Defendant also alleged that there is due and owing to it thereon the sum of $817.72, and averred its willingness to pay the balance of $182.28. It also alleged that it is a corporation organized under the laws of the state of Minnesota, and set out one of the provisions of the policy, reciting that same is to be construed solely according to the laws of that state. Defendant did not, however, plead the laws of Minnesota. Plaintiff interposed a demurrer to defendant’s answer, upon the ground that it did not affirmatively appear therefrom that a copy of the pretended loan agreement was attached to, or endorsed upon, the policy, as required by our statute. Section 1819 of the Code of 1897 provides as follows:
“All life insurance companies or associations organized *371or doing business in this state under the provisions of the preceding chapters shall, upon the issue of any policy, attach to such policy, or indorse thereon, a true copy of any application or representation of the assured which by the terms of such policy are made a part thereof, or of the contract of insurance, or referred to therein, or which may in any manner affect the validity of such policy, or, upon reinstatement of a lapsed policy, shall attach to the renewal receipt a true copy of all representations made by the assured upon which the renewal or reinstatement is made.

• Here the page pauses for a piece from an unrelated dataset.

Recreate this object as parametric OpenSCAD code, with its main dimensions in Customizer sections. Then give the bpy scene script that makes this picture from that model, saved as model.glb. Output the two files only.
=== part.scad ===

The omission so to do shall not render the policy invalid, but if any company or association neglects to comply with the requirements of this section, it shall forever be precluded from pleading, alleging or proving such application or representations, or any part thereof, or the falsity thereof, or any part thereof, in any action upon such policy, and the plaintiff in any such action shall not be required, in order to recover against such company or association, either to plead or prove such application or representation, but may do so at his option.”
The demurrer was sustained, and the defendant, electing to stand upon its answer, appeals. Defendant admitted that it issued the policy in suit, and that, subject to the provisions of the alleged loan agreement, under which it claims the right to deduct from the face of said policy the amount therein designated, together with the certain additional annual advancements therein provided for, it is liable for the face of such policy. The only question, therefore, necessary for our consideration is: Should defendant, not having endorsed a true copy thereof upon said policy, be permitted to plead the said loan agreement herein, or offer evidence thereof? It is conceded that assured executed a written application for insurance, and that a true copy thereof.is endorsed upon the policy. The instrument in question, although executed at the same time as the ap*372plication, was wholly separate and distinct therefrom.

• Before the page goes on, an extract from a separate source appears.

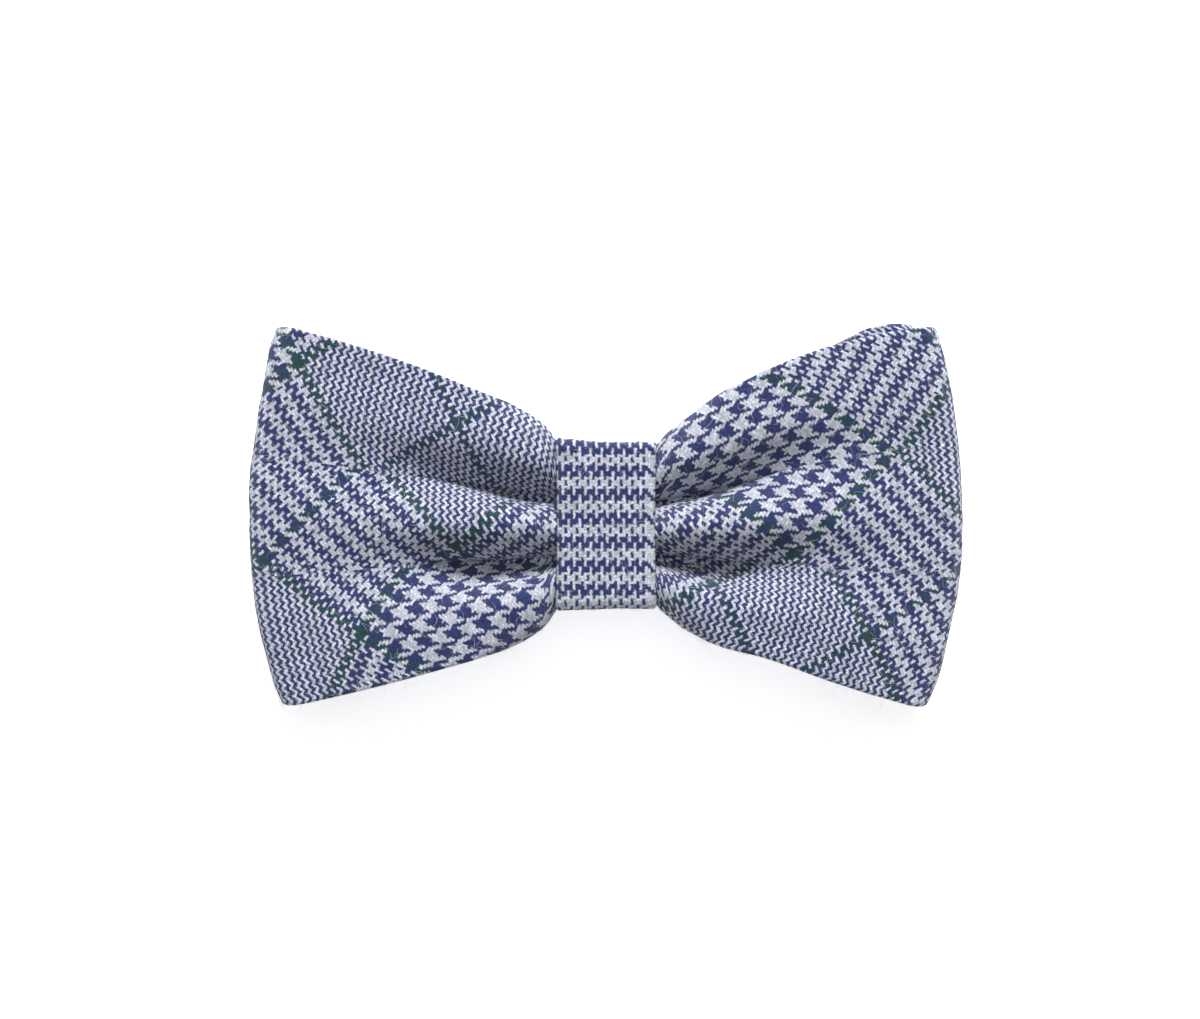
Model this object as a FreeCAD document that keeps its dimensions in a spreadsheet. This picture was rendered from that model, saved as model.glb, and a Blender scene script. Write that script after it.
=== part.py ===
"""Clip-on bow tie, 120 mm wide: two sewn cloth loops, a cloth knot and a two-jaw collar clip.

Row frame, in millimetres: +X towards the bow's own right-hand tip as seen from the front, +Y up
as it is worn, +Z out of its front face. The bow lies on its back, so the rear loop rests on z = 0,
and the origin is the middle of that base.
"""
import FreeCAD
import Part
import Sketcher
import math
import os
import re

V = FreeCAD.Vector

# Driving dimensions: name, value in mm (or degrees), what it is.
DIMENSIONS = [
    ("bow_width", 120.0, "tip to tip, over the front loop's outer folds"),
    ("corner_offset", 54.6, "centre to an outer corner, along X"),
    ("corner_rise", 33.4, "knot centre up to the upper outer corner"),
    ("corner_drop", 30.8, "knot centre down to the lower outer corner"),
    ("knot_width", 17.3, "knot, along X"),
    ("knot_height", 28.6, "knot, along Y"),
    ("knot_top", 20.0, "front face of the knot, above the table"),
    ("knot_shift", -1.3, "knot centre below the middle of the bow"),
    ("knot_cloth", 1.0, "cloth of the knot, turned in and pressed"),
    ("knot_lining", 0.3, "interlining of the knot"),
    ("knot_slack", 0.3, "room between the knot's interlining and the waist"),
    ("waist_back", 7.6, "back of the gathered waist, above the table"),
    ("waist_top", 18.4, "front of the gathered waist, above the table"),
    ("loop_split", 12.95, "between the rear and the front loop at the waist"),
    ("loop_gap", 0.3, "air between the two loops"),
    ("ply_thickness", 1.5, "one wall of a loop: cloth, interlining, cloth"),
    ("interlining", 0.5, "stiff interlining inside each wall"),
    ("rear_inset", 1.1, "how far the rear loop stays inside the front loop's outline"),
    ("rest_depth", 0.15, "how much the rear loop is pressed flat where it rests"),
    ("binding", 0.2, "thread wound round the waist"),
    ("binding_slack", 0.04, "air between the thread and the waist, for the waist's square corners"),
    ("binding_width", 6.0, "width of the wound thread, along X"),
    ("base_length", 52.0, "steel base strip of the clip"),
    ("base_width", 8.0, "steel base strip, along Y"),
    ("base_sheet", 0.8, "thickness of the base strip"),
    ("base_under", 6.55, "underside of the base strip, above the table"),
    ("pin_offset", 14.5, "hinge pin from the centre, along X"),
    ("pin_level", 4.0, "hinge pin above the table"),
    ("pin_radius", 0.8, "hinge pin"),
    ("pin_clearance", 0.05, "running clearance of a jaw on its pin"),
    ("ear_radius", 1.6, "rounded end of the base strip's ears"),
    ("ear_sheet", 0.6, "thickness of an ear"),
    ("ear_span", 8.0, "over the outer faces of a pair of ears"),
    ("jaw_width", 6.4, "jaw, along Y"),
    ("jaw_sheet", 0.6, "thickness of the jaw's sheet"),
    ("jaw_floor", 1.9, "middle of the jaw's sheet under the pin"),
    ("jaw_reach", 10.9, "pin to the tip of the jaw, along X"),
    ("thumb_reach", 9.3, "pin to the end of the thumb tab, along X"),
    ("thumb_level", 0.6, "middle of the sheet at the end of the thumb tab"),
    ("lug_radius", 1.55, "rounded lug of the jaw round its pin"),
    ("spring_wire", 0.5, "diameter of the spring wire"),
    ("spring_radius", 1.25, "middle radius of the spring's coil"),
    ("spring_turns", 6.0, "turns of the spring"),
    ("stitch_thread", 0.3, "diameter of the sewing thread"),
    ("stitch_length", 1.7, "one closing stitch across the lap"),
]


def add_sheet(doc):
    """Writes the driving dimensions into a spreadsheet, one named cell each."""
    sheet = doc.addObject("Spreadsheet::Sheet", "Dimensions")
    for row, (name, value, note) in enumerate(DIMENSIONS, start=1):
        sheet.set(f"A{row}", name)
        sheet.set(f"B{row}", str(value))
        sheet.set(f"C{row}", note)
        sheet.setAlias(f"B{row}", name)
    doc.recompute()
    return sheet


def formula(text):
    """Turns the bare dimension names in a formula into references to the sheet."""
    names = "|".join(sorted((name for name, _, _ in DIMENSIONS), key=len, reverse=True))
    return re.sub(rf"\b({names})\b", r"Dimensions.\1", text)


def bind(item, **formulas):
    """Binds properties to the sheet. x, y and z stand for the placement's position."""
    for name, text in formulas.items():
        target = f"Placement.Base.{name}" if name in ("x", "y", "z") else name
        item.setExpression(target, formula(text))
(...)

The contention of counsel for appellee is that it amounts to a representation, within the meaning of the statute above quoted, and that same is an agreement affecting the validity of the policy, and is required by said statute to be endorsed upon the policy.
It was held by this court in Lewis v. Burlington Ins. Co., 71 Iowa 97, Robey v. State Ins. Co., 146 Iowa 28, and Nutter v. Des Moines Life Ins. Co., 156 Iowa 589, that a copy of a premium note must be attached to, or endorsed upon, the policy.
It is claimed by counsel for appellee that the purported indebtedness due the company from assured is not for money loaned, and that no money was, in fact, loaned to him. On its face, however, it acknowledges that defendant has iQaned assured the sum therein named. If the instrument in question was, in fact, executed in payment of premium due, or to become due, and by the terms thereof or as a matter of fact the policy would be invalidated by the nonpayment thereof, then it would- be analogous to a note, and, under our prior decisions, a copy thereof should have been attached to, or endorsed upon, the policy.
It is, of course, manifest that the loan agreement is not a part of the application for insurance, and we are unable to see wherein the validity of the policy is in any way affected thereby. Assured was not required to pay the same to prevent forfeiture of the insurance, as, by the terms of the agreement, any balance remaining unpaid at the death of assured should be deducted from the amount of the insurance. The policy could not, therefore, be rendered invalid by the nonpayment of the loan, although, if assured lived long enough, the whole amount of the policy might be absorbed by the indebtedness due the company. The demurrer admits that the loan agreement is what it purports to be. 'Clearly, it is not on its face a part of the application *373for insurance, nor in any sense a representation, which is defined by Cooley as follows:
“A representation has been defined as an oral or written statement, made by the insured to the insurer, of certain facts or conditions tending to induce the insurer to assume the risk, by diminishing the estimate he would otherwise have formed of it.” 2 Cooley’s Briefs on the Law of Insurance 1127.
The instrument in question does not relate to the character of the risk, nor does it contain any statement or representation which could be construed as an inducement to the acceptance thereof by the' defendant. The instrument purports to be an obligation for money loaned by the defendant to plaintiff, and an agreement to pay certain specified advancements thereafter to be made annually by the defendant. It is not, by the terms of the contract of insurance, made a part thereof or referred to therein, nor does it in any manner affect the validity thereof. By pleading the same, defendant does not assail the validity of the policy, nor deny, or seek to avoid, its obligation under the policy, but asks only that the amount claimed to be due thereunder be deducted from the face of the policy, and alleges a willingness to pay the balance. The amount specified is designated as a loan, and, by its terms, defendant is given a lien upon the policy as security for the payment thereof. The distinction between the obligation in question and a premium note is obvious. A failure to pay the latter may work a forfeiture of the policy and defeat recovery thereon, thereby affecting the validity thereof; whereas nonpayment of the instrument in question would not defeat recovery, and defendant is only entitled to have the amount due it, if any, deducted from the face of the policy. It follows that the demurrer should have been overruled. — Reversed.
Preston, C. J., Weaver and Gaynor, JJ., concur.